Line of sight is not necessarily foreseeable

Whether something is in line with expectations is judged, among other things, by whether the planological development was in line with the spatial policy pursued over a series of years. Case law shows that this is where things sometimes go wrong.

Colleges, following the advice of planning consultants, quite often consider that the prevailing spatial policy shows, for example, that infill development comes before expansion, but that the policy does not show that this infill development would specifically take place at this location. According to the Administrative Law Division of the Council of State, however, that is an incorrect standard. The July 1, 2020 ruling shows that in that assessment a distinction must be made between foreseeability and normal social risk.

Foreseeability means that planning damage does not qualify for compensation at all because the applicant could have known at the time of the purchase that a planning change was imminent.
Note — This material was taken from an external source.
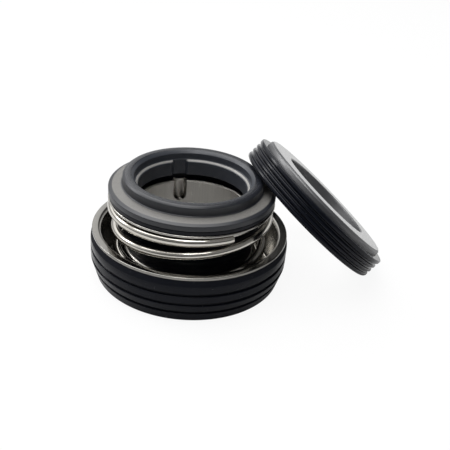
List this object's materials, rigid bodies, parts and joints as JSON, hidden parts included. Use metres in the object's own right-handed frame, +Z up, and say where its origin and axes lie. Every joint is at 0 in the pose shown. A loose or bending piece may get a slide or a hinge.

In that case, it is assumed that this associated decrease in value is factored into the purchase price.

In assessing whether there should be a higher normal social risk, however, the exact location of the planning development need not be clear. What matters is whether the development fits into a more abstract or more general spatial policy. An intention that infill residential development should precede expansion may soon be sufficient to establish a higher normal social risk. The degree of concreteness of the policy might still be a reason not to set the normal social risk at 5%, but for example at 4%.

Furthermore, the Division also reaffirms in this ruling that the small distance between the home and the planning area and the extent of the damage are not reasons not to set a normal social risk higher.

Pay attention to plan damage agreement or plan damage risk analysis

Plan damage risks are often passed on to developers and other applicants for planning decisions through agreements. It is therefore important to be keenly aware that the normal social risk is correctly determined when planning damages are awarded. Point out to the municipality that not only concrete policies should be taken into account, but also more abstract multi-year spatial policies can be reason to set the normal social risk higher. This can end up saving quite a bit of money.